* [GIVEN EXERCISE] Would you return the complete listing below word for word?

──────── DATA SEGMENT

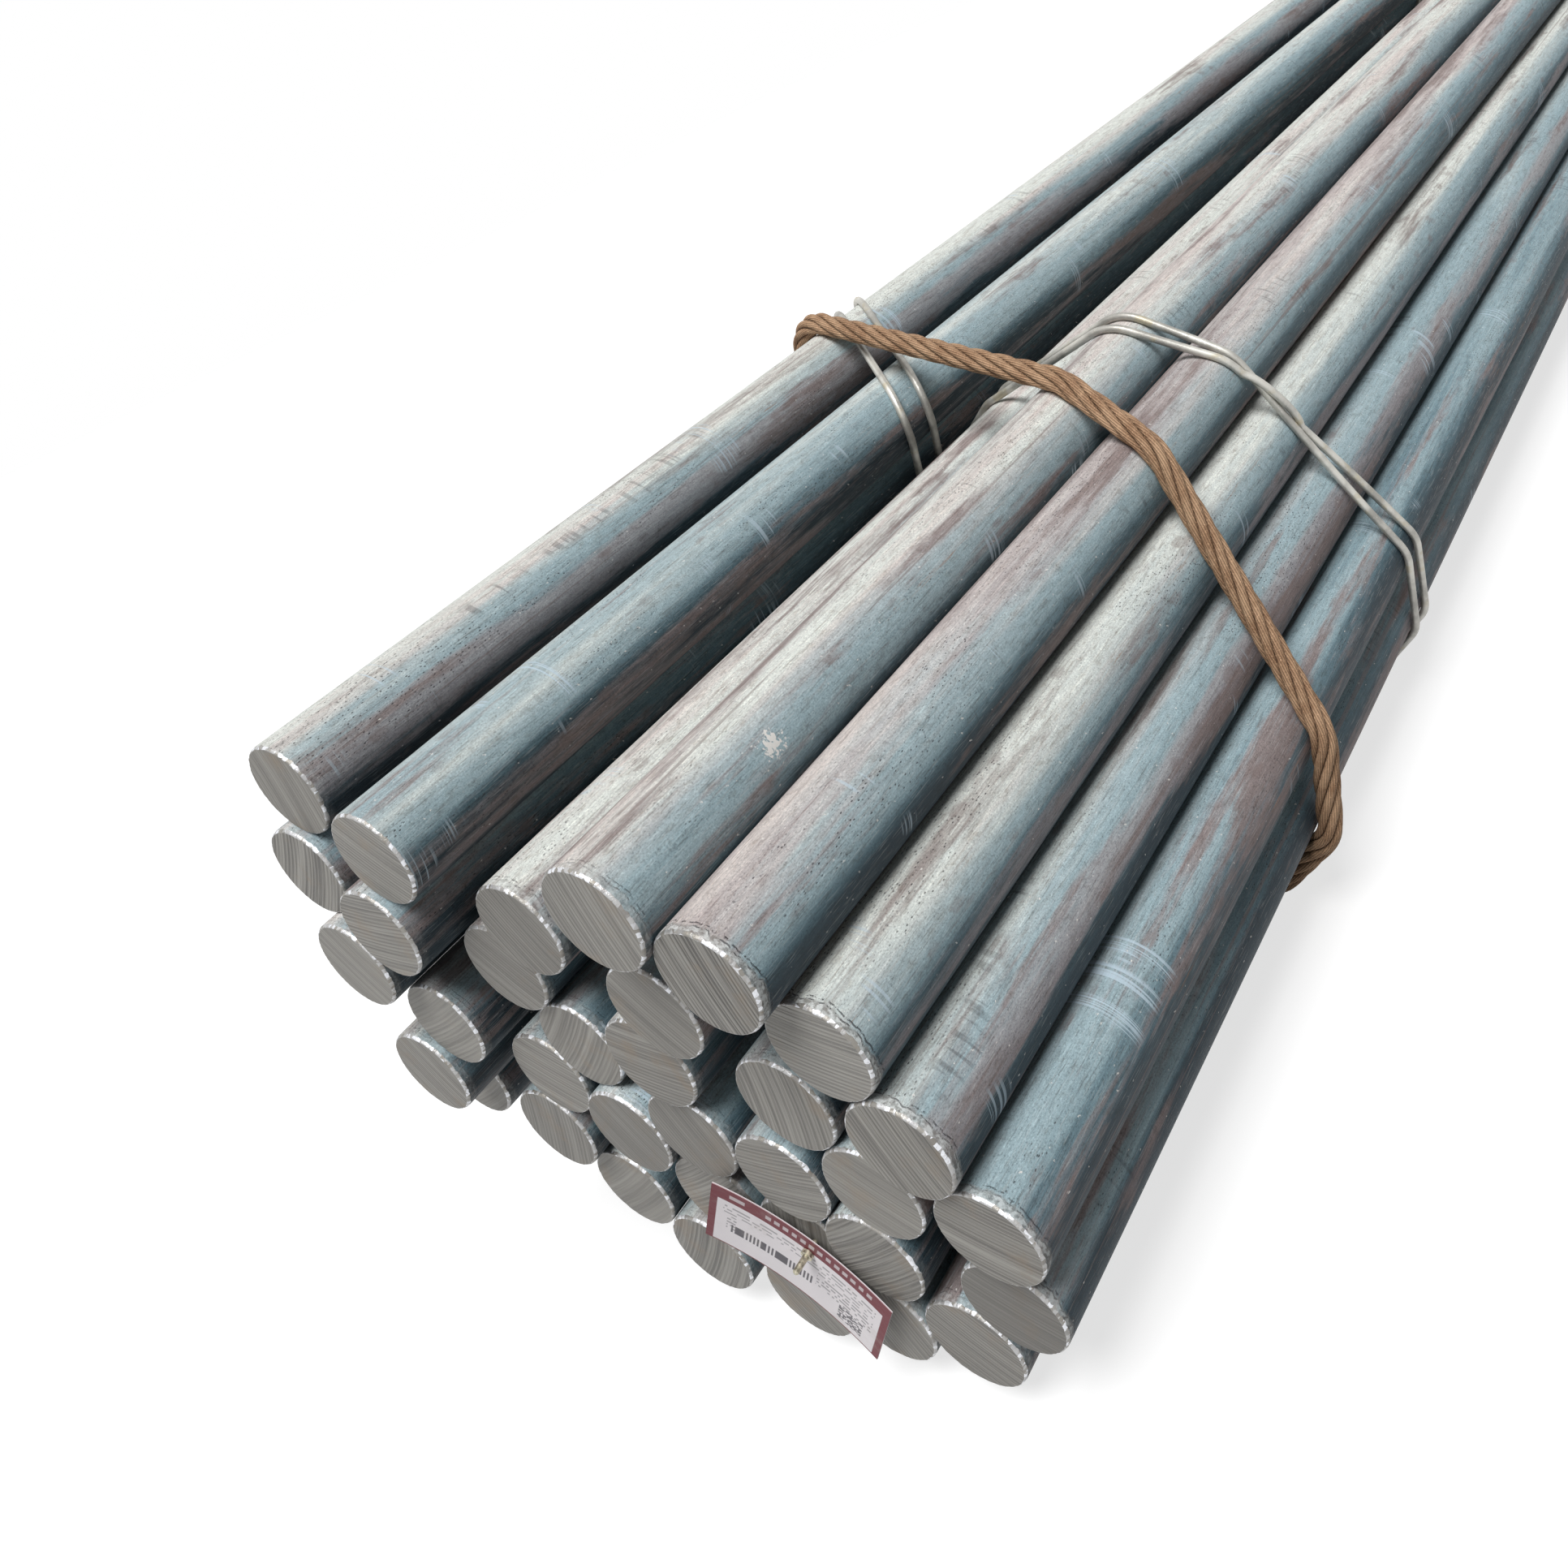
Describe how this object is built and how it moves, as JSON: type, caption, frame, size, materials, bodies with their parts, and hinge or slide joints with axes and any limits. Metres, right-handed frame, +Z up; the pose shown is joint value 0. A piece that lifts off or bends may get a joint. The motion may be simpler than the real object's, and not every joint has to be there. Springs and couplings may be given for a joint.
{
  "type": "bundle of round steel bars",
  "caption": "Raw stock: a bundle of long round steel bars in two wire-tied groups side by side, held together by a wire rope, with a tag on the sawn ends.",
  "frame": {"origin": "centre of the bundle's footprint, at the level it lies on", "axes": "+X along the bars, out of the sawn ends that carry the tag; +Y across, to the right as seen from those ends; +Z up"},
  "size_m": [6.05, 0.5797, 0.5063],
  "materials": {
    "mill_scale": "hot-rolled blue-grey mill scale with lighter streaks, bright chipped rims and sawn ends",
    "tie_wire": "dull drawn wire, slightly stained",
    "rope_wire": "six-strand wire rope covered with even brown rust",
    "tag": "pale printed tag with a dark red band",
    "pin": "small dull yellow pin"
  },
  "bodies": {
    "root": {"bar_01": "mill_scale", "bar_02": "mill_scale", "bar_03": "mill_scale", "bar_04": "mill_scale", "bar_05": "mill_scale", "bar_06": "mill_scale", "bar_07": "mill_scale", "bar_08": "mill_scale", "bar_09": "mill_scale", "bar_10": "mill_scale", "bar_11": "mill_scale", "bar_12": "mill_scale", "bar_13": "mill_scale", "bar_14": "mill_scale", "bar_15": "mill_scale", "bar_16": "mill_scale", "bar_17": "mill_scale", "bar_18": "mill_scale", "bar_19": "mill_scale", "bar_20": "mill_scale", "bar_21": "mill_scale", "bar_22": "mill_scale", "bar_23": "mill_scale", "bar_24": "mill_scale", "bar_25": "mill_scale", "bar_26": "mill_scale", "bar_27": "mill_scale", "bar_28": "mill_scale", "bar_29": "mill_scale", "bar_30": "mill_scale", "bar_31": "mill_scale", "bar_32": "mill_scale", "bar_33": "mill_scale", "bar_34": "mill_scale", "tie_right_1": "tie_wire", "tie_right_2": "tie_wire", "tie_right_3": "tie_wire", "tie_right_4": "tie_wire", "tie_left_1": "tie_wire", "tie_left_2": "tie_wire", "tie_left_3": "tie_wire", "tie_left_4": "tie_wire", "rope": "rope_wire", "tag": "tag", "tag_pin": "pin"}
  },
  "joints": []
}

────────────────

* [SOLUTION]
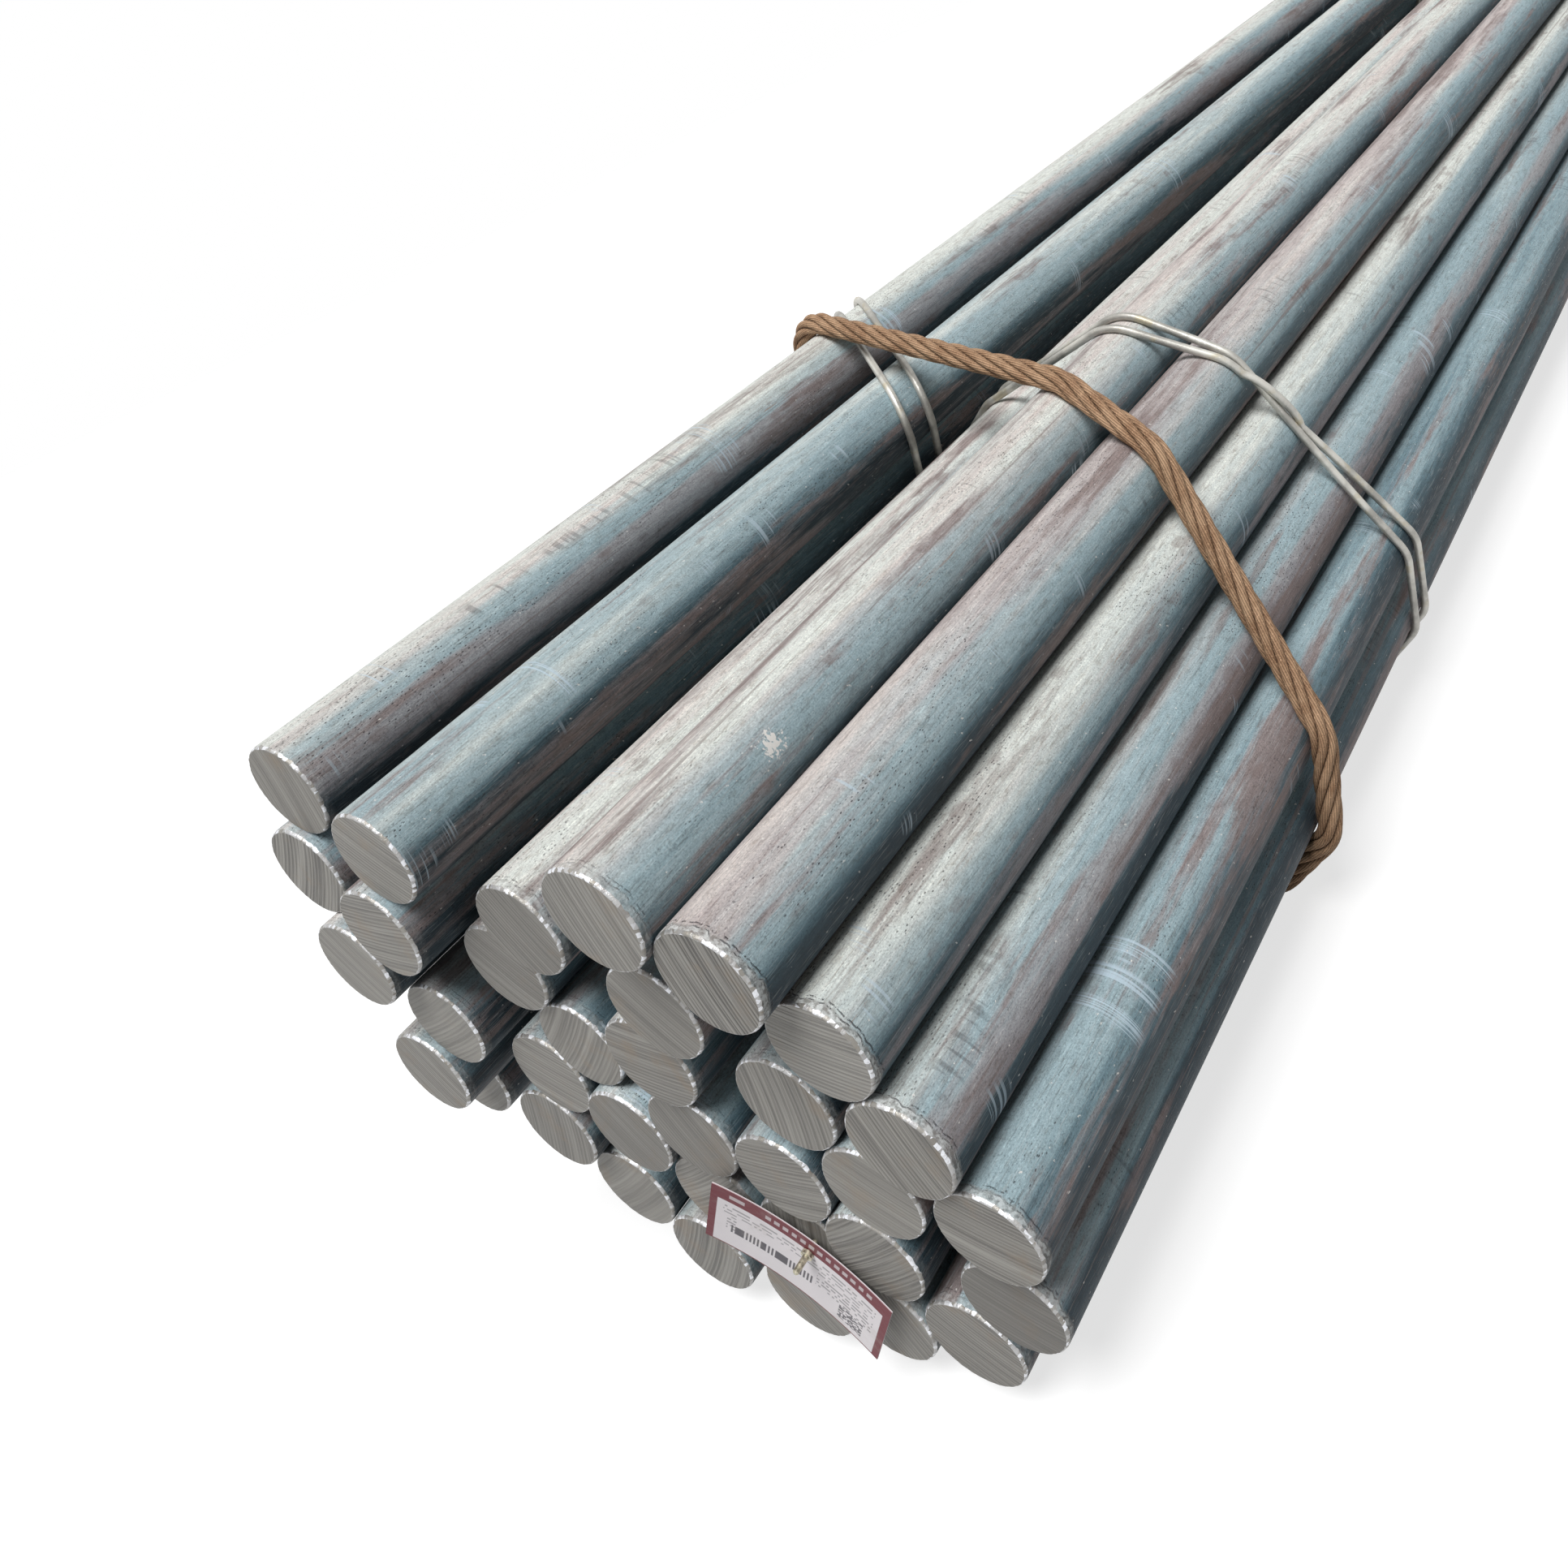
Describe how this object is built and how it moves, as JSON: type, caption, frame, size, materials, bodies with their parts, and hinge or slide joints with axes and any limits. Metres, right-handed frame, +Z up; the pose shown is joint value 0. A piece that lifts off or bends may get a joint. The motion may be simpler than the real object's, and not every joint has to be there. Springs and couplings may be given for a joint.
{
  "type": "bundle of round steel bars",
  "caption": "Raw stock: a bundle of long round steel bars in two wire-tied groups side by side, held together by a wire rope, with a tag on the sawn ends.",
  "frame": {"origin": "centre of the bundle's footprint, at the level it lies on", "axes": "+X along the bars, out of the sawn ends that carry the tag; +Y across, to the right as seen from those ends; +Z up"},
  "size_m": [6.05, 0.5797, 0.5063],
  "materials": {
    "mill_scale": "hot-rolled blue-grey mill scale with lighter streaks, bright chipped rims and sawn ends",
    "tie_wire": "dull drawn wire, slightly stained",
    "rope_wire": "six-strand wire rope covered with even brown rust",
    "tag": "pale printed tag with a dark red band",
    "pin": "small dull yellow pin"
  },
  "bodies": {
    "root": {"bar_01": "mill_scale", "bar_02": "mill_scale", "bar_03": "mill_scale", "bar_04": "mill_scale", "bar_05": "mill_scale", "bar_06": "mill_scale", "bar_07": "mill_scale", "bar_08": "mill_scale", "bar_09": "mill_scale", "bar_10": "mill_scale", "bar_11": "mill_scale", "bar_12": "mill_scale", "bar_13": "mill_scale", "bar_14": "mill_scale", "bar_15": "mill_scale", "bar_16": "mill_scale", "bar_17": "mill_scale", "bar_18": "mill_scale", "bar_19": "mill_scale", "bar_20": "mill_scale", "bar_21": "mill_scale", "bar_22": "mill_scale", "bar_23": "mill_scale", "bar_24": "mill_scale", "bar_25": "mill_scale", "bar_26": "mill_scale", "bar_27": "mill_scale", "bar_28": "mill_scale", "bar_29": "mill_scale", "bar_30": "mill_scale", "bar_31": "mill_scale", "bar_32": "mill_scale", "bar_33": "mill_scale", "bar_34": "mill_scale", "tie_right_1": "tie_wire", "tie_right_2": "tie_wire", "tie_right_3": "tie_wire", "tie_right_4": "tie_wire", "tie_left_1": "tie_wire", "tie_left_2": "tie_wire", "tie_left_3": "tie_wire", "tie_left_4": "tie_wire", "rope": "rope_wire", "tag": "tag", "tag_pin": "pin"}
  },
  "joints": []
}